Work to be completed →
Everything from the first line to the line containing "# is a distance in front of the poles' axis." is to be repeated exactly; nothing past it.

──────── Available data ────────

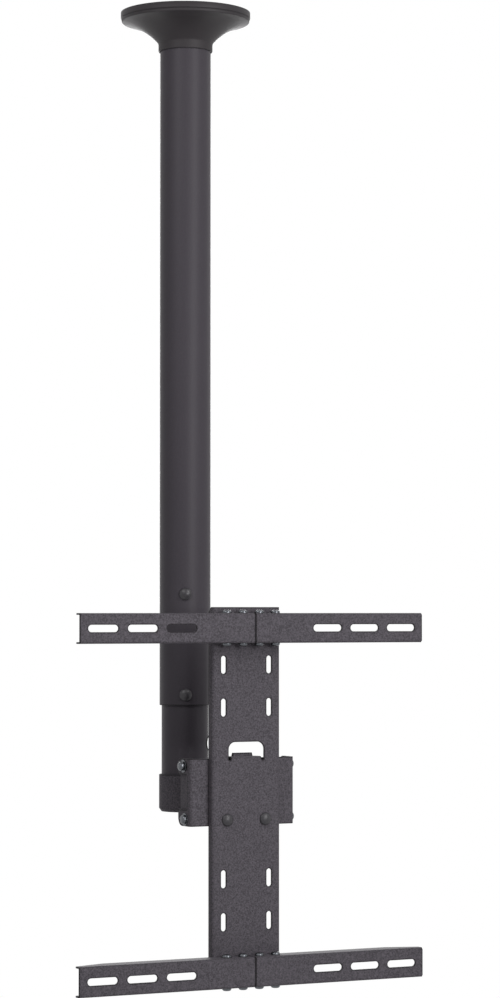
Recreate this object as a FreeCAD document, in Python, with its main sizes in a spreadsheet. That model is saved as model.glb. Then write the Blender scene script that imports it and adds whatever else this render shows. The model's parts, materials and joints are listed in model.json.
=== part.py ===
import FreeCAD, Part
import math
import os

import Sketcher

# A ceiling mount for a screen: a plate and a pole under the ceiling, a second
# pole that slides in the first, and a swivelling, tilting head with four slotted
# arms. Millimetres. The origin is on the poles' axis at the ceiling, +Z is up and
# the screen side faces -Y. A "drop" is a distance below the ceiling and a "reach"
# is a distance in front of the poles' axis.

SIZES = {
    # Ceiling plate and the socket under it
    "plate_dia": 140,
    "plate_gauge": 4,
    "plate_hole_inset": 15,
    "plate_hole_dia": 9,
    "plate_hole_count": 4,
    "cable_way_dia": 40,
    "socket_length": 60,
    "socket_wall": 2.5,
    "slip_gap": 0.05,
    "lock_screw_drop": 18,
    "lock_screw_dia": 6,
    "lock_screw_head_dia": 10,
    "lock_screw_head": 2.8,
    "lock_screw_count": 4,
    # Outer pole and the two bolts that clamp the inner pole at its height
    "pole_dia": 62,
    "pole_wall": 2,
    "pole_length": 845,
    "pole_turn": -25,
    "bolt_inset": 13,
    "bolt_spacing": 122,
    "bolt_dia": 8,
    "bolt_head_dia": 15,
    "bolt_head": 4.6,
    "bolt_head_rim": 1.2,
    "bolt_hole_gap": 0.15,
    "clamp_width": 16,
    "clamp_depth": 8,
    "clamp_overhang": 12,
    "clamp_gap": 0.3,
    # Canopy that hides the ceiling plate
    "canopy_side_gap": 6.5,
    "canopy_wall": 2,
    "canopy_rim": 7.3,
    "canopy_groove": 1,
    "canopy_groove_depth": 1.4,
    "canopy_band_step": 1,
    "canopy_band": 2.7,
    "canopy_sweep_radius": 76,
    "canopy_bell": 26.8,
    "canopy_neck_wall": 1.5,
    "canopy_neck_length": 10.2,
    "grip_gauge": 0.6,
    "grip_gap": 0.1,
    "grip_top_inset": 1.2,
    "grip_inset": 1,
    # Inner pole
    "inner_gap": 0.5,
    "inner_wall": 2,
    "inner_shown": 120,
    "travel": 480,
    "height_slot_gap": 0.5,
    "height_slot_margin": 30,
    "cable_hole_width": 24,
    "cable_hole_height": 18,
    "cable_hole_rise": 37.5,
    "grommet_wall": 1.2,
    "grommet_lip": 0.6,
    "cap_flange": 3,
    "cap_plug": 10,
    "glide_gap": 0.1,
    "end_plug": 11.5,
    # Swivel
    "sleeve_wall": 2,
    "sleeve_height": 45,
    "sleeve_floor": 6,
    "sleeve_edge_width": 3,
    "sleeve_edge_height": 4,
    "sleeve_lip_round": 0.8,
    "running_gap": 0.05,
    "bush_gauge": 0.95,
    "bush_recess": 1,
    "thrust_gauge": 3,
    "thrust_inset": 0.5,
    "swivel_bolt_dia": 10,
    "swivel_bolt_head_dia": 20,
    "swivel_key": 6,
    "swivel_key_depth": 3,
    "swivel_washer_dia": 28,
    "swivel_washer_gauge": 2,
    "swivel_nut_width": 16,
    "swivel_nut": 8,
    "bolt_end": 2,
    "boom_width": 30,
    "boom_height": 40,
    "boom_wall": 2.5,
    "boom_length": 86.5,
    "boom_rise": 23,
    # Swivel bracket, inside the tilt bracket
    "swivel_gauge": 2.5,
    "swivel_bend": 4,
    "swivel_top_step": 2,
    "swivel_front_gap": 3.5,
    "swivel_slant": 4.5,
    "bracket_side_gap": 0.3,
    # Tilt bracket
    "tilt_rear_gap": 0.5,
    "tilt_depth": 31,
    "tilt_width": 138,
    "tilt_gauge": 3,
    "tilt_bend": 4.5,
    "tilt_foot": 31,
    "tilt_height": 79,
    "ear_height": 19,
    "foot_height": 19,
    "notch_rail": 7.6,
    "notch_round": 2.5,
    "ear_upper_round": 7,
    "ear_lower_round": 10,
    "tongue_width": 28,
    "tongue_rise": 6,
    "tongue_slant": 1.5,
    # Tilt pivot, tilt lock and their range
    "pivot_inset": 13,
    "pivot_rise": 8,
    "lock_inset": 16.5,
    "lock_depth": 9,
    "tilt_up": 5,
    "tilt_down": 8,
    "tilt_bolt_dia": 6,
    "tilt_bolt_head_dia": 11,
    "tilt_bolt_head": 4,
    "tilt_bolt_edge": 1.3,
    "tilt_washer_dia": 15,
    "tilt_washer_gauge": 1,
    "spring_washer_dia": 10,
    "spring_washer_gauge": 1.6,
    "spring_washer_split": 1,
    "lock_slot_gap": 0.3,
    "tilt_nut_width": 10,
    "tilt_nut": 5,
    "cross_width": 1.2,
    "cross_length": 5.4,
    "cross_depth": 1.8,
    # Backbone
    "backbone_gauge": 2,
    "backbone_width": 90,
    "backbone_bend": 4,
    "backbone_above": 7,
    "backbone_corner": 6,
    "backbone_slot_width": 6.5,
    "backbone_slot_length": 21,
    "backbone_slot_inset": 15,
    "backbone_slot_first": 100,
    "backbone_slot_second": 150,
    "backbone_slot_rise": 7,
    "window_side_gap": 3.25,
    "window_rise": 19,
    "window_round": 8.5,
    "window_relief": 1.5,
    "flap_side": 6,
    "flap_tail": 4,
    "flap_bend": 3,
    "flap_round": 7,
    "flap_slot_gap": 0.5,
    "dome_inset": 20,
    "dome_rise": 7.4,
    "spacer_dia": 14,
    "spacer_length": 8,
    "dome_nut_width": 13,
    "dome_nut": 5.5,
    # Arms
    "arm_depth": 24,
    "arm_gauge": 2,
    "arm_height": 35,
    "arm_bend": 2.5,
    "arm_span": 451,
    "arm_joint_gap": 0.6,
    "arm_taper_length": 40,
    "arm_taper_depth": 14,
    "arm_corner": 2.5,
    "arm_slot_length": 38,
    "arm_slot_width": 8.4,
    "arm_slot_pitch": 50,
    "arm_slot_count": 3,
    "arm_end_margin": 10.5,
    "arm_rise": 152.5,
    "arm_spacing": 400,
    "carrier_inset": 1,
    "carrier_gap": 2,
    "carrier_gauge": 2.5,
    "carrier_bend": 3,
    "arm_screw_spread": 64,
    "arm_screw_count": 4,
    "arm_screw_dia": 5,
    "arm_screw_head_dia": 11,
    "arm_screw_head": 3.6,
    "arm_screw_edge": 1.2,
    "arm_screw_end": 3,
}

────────

Reply to the task →
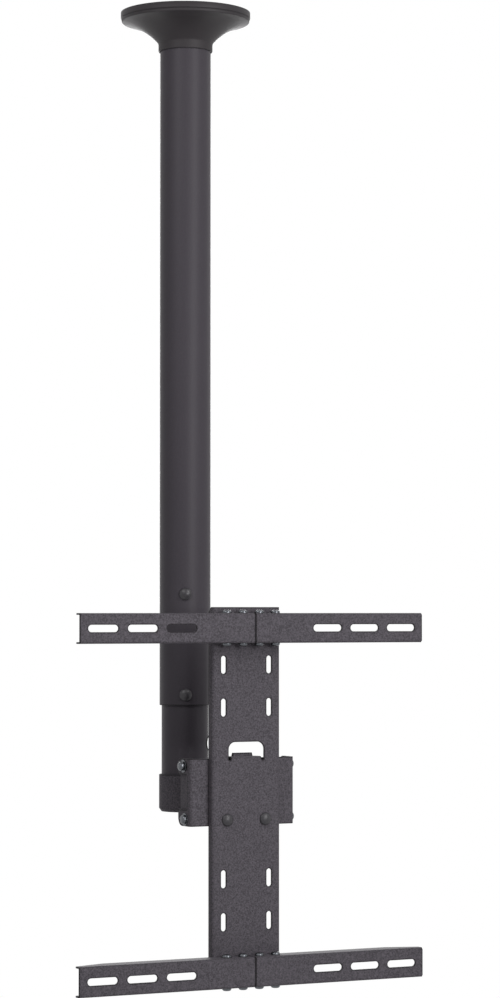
Recreate this object as a FreeCAD document, in Python, with its main sizes in a spreadsheet. That model is saved as model.glb. Then write the Blender scene script that imports it and adds whatever else this render shows. The model's parts, materials and joints are listed in model.json.
=== part.py ===
import FreeCAD, Part
import math
import os

import Sketcher

# A ceiling mount for a screen: a plate and a pole under the ceiling, a second
# pole that slides in the first, and a swivelling, tilting head with four slotted
# arms. Millimetres. The origin is on the poles' axis at the ceiling, +Z is up and
# the screen side faces -Y. A "drop" is a distance below the ceiling and a "reach"
# is a distance in front of the poles' axis.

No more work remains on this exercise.